Once we understand where you’re going, we work backwards to figure out what it actually takes to get there. That is where the budget conversation belongs.
The four-part healthy-start checklist
1. Clarity before cash. You know what you’re trying to achieve, who you’re trying to reach, and what you’ll do with the leads when they come in. Marketing can’t save a broken sales process or an unclear offer.
2. A realistic timeline. Most digital marketing results take 90 days minimum to show real signal. Anything you see before that is early data, not proof. Build that into your expectations before you sign anything.
3. Enough budget to test and learn. Small ad budgets often don’t generate enough clicks or conversions to tell you anything reliable. You end up making decisions based on noise instead of signal. Spend enough to get real data.
4. A committed partnership, not a trial. Treat your agency like a vendor on probation and you’ll get vendor-level effort. Treat them like a growth partner and you’ll get something very different.
Pearl of wisdom: Marketing is not a lottery ticket. It’s a crop. The right soil, the right seeds, the right water, and enough of all three to actually grow something.
The conversation we wish more business owners would have
We’d rather have a hard conversation upfront than a painful one three months in.
If your instinct is to start small, ask yourself what’s driving it:
- Genuine uncertainty about the right channel? Fair. A good agency will help you figure that out before you spend a dollar.
- Cash flow? A real constraint. Naming it out loud changes the conversation entirely.
- You don’t fully trust that marketing will work? Worth saying out loud, because it shapes how the partnership functions.
None of those concerns are wrong. They all just deserve a direct conversation, not a budget compromise that sets everyone up to fail.
The bottom line
"Start small" feels safe. We get it. But in marketing, small starts rarely lead to big results. They lead to inconclusive results, frustrated clients, and strained agency relationships that don’t survive long enough to find out what was possible.
The best investment you can make before spending anything on marketing? An honest conversation about what success actually requires.
We’re here for that conversation anytime. Book a free call and let’s talk about what a real shot at growth looks like for your business.
Quick FAQ
How much should a small business spend on marketing?

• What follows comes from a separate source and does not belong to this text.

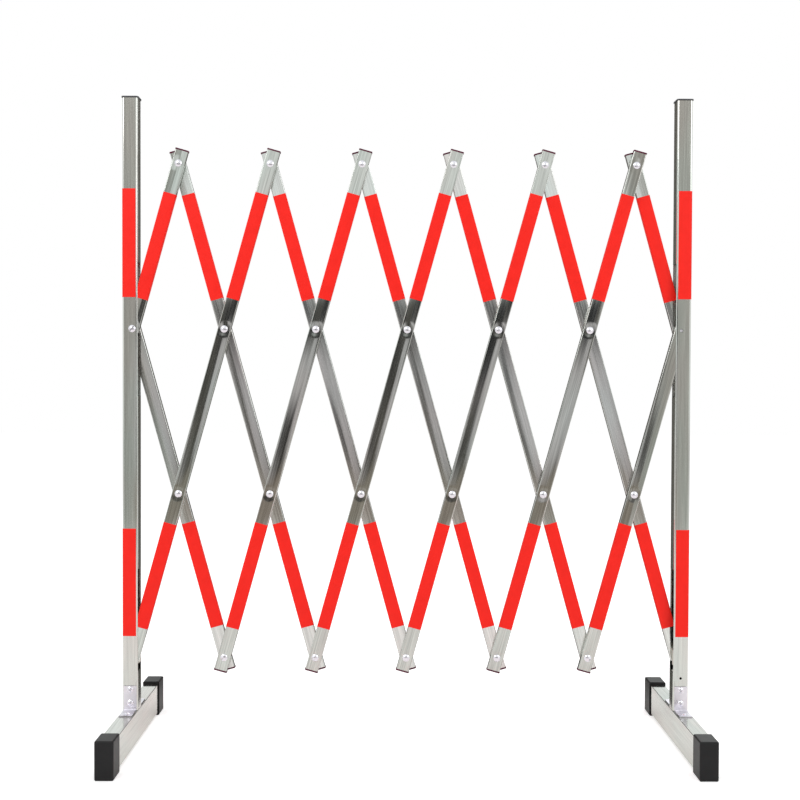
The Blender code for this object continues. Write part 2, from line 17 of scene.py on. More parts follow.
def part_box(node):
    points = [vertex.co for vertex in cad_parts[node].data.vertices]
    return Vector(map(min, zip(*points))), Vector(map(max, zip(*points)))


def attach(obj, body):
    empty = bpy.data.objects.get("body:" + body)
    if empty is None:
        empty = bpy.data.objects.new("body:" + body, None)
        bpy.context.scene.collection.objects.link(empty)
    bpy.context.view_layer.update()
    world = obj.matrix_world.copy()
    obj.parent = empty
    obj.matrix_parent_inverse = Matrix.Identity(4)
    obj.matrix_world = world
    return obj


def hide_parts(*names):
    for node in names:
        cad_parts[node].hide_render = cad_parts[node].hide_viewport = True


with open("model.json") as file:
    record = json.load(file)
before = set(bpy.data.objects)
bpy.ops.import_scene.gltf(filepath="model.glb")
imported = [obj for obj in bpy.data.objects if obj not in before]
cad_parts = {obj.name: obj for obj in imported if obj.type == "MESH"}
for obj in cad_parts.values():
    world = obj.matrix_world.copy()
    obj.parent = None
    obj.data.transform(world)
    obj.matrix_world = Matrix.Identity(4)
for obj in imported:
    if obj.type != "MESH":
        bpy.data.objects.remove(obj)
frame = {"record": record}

Most healthy businesses invest between 5% and 12% of revenue in marketing, depending on growth stage and industry. New customer acquisition usually sits at the higher end. The exact number should come from your goals, your margins, and your customer lifetime value, not a gut feel.
How long before I see results from marketing?
Plan on 90 days minimum to see real signal from most digital marketing channels. SEO and content typically take 6 to 12 months to compound. Paid ads can show direction faster, but still need enough volume to optimize against.
Why do underfunded marketing campaigns usually fail?
They don’t generate enough data to optimize, don’t reach enough of the audience to build recognition, and don’t run long enough to compound. The campaign isn’t broken. The math is.
What’s a healthy starting budget with a marketing agency?
Enough to fund a real test across the channels that match your audience, plus the strategy and creative behind them, for at least 90 days. The exact number depends on your goals and market. The right agency will work backwards from outcomes to get there.